→ Data extract:
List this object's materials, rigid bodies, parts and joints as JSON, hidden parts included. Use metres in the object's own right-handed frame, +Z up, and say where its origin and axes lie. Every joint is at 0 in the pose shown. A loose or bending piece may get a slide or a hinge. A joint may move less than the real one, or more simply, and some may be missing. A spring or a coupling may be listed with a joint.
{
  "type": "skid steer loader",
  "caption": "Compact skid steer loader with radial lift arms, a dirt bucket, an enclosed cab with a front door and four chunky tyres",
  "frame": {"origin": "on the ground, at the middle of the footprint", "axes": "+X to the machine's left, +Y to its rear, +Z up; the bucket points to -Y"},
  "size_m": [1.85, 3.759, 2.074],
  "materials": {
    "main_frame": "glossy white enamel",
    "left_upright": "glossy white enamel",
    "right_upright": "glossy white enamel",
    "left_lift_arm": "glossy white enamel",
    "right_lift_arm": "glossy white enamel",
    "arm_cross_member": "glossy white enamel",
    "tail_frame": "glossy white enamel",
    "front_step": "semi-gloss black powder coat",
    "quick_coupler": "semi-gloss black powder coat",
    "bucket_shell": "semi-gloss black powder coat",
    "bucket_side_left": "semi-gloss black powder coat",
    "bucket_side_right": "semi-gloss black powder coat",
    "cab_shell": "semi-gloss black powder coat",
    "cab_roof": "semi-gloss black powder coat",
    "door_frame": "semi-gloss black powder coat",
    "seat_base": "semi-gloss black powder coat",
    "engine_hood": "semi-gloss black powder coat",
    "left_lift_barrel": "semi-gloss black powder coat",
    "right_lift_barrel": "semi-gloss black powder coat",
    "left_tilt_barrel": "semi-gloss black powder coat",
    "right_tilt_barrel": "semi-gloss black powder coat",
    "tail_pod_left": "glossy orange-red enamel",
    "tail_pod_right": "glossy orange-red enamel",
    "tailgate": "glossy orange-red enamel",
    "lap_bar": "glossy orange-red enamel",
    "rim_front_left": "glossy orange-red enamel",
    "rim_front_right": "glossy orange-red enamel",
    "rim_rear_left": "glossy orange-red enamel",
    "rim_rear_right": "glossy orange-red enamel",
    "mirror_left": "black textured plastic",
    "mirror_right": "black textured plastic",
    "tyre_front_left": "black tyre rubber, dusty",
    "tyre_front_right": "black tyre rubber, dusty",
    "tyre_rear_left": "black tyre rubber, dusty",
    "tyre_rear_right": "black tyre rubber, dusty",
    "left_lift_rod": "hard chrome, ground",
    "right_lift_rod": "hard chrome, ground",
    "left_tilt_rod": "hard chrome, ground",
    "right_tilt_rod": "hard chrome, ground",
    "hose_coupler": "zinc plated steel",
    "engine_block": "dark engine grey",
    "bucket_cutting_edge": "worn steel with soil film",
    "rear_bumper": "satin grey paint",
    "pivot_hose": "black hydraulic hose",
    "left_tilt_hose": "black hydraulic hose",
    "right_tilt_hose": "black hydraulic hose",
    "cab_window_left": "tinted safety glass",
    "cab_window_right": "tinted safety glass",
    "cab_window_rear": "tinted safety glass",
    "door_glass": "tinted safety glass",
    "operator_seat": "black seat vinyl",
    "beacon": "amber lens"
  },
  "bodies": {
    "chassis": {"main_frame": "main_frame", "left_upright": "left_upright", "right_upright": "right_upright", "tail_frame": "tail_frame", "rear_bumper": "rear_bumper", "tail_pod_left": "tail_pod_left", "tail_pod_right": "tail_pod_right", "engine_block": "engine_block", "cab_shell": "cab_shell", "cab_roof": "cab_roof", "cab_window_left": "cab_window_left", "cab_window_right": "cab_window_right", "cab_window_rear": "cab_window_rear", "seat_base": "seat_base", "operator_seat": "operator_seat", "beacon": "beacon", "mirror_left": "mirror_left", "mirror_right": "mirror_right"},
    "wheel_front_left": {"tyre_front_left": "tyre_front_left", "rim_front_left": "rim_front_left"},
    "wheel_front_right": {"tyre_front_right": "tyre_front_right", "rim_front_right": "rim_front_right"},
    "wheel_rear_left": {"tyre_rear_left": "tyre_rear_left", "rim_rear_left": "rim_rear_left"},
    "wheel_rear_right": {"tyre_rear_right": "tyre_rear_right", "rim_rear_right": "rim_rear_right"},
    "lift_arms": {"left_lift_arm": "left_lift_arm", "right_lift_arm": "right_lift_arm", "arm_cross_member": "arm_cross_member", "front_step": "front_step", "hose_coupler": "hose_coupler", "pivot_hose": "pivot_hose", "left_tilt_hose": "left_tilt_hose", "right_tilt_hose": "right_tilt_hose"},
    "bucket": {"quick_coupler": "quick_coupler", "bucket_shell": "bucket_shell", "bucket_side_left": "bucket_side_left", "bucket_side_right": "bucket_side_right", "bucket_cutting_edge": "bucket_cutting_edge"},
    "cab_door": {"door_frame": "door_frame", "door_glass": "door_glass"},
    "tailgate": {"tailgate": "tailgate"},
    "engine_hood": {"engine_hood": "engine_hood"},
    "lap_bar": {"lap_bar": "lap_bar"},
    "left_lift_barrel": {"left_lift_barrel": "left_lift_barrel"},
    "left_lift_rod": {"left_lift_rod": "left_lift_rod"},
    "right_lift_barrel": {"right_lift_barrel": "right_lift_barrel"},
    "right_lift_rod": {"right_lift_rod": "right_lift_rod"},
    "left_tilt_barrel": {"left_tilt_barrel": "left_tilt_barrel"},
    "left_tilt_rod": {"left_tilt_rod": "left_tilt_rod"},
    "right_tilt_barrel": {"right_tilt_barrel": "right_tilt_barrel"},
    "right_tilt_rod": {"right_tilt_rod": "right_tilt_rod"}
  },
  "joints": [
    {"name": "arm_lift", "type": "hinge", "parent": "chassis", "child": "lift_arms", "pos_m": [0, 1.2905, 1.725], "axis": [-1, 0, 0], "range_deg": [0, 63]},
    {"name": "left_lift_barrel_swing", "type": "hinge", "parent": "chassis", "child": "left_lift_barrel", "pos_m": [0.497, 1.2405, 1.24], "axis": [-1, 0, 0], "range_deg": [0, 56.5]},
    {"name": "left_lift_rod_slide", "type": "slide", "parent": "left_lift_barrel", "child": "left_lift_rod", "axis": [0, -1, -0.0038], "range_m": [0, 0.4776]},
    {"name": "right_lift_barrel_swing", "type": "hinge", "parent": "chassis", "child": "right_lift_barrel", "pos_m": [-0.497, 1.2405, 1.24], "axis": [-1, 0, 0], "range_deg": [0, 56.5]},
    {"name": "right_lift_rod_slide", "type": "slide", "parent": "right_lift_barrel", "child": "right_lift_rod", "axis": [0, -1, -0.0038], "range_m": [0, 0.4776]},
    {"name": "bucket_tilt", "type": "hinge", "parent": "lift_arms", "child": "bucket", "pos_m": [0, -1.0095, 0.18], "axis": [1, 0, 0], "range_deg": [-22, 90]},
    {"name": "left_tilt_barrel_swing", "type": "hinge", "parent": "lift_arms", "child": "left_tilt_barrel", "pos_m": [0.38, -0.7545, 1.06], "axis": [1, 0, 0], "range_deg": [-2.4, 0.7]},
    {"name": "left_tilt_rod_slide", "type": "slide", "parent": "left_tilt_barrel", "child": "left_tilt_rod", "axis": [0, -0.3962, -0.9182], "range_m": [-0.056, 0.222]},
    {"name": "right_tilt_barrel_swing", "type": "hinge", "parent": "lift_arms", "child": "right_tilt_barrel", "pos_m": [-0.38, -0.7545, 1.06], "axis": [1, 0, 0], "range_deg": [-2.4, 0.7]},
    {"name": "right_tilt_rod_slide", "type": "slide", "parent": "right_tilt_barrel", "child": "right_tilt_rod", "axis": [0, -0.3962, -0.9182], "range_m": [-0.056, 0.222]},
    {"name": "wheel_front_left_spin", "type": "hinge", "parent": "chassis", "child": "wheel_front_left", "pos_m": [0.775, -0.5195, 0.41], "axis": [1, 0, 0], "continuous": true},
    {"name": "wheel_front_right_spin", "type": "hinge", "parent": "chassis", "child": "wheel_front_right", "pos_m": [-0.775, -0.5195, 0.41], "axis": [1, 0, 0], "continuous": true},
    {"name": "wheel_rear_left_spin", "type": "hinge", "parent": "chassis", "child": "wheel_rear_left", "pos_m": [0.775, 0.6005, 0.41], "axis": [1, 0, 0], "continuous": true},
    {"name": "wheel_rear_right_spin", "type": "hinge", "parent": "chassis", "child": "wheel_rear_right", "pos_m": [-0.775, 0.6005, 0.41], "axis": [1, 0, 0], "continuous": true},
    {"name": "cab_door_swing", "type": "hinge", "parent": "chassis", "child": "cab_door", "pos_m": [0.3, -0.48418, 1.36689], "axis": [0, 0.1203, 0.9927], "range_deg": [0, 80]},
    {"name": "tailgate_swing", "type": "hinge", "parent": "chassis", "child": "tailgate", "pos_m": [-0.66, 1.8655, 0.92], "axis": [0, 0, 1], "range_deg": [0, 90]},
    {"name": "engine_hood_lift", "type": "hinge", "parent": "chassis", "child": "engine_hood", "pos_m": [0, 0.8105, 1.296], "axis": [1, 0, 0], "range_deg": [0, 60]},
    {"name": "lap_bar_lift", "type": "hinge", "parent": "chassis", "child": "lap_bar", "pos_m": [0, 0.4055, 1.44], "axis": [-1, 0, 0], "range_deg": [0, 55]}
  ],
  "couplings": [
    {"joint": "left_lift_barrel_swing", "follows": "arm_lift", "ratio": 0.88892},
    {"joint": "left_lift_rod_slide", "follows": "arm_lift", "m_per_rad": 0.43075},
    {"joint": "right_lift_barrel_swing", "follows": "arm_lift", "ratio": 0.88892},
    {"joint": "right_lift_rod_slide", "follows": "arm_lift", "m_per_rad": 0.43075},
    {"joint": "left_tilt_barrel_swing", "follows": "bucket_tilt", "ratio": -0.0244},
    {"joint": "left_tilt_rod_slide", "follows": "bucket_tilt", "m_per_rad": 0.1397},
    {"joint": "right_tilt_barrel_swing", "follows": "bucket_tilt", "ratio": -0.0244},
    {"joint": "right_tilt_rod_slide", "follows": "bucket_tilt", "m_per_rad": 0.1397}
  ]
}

→ Stated exercise: Copy out the lines that hold "bodies".

→ Result of the exercise:
List this object's materials, rigid bodies, parts and joints as JSON, hidden parts included. Use metres in the object's own right-handed frame, +Z up, and say where its origin and axes lie. Every joint is at 0 in the pose shown. A loose or bending piece may get a slide or a hinge. A joint may move less than the real one, or more simply, and some may be missing. A spring or a coupling may be listed with a joint.
  "bodies": {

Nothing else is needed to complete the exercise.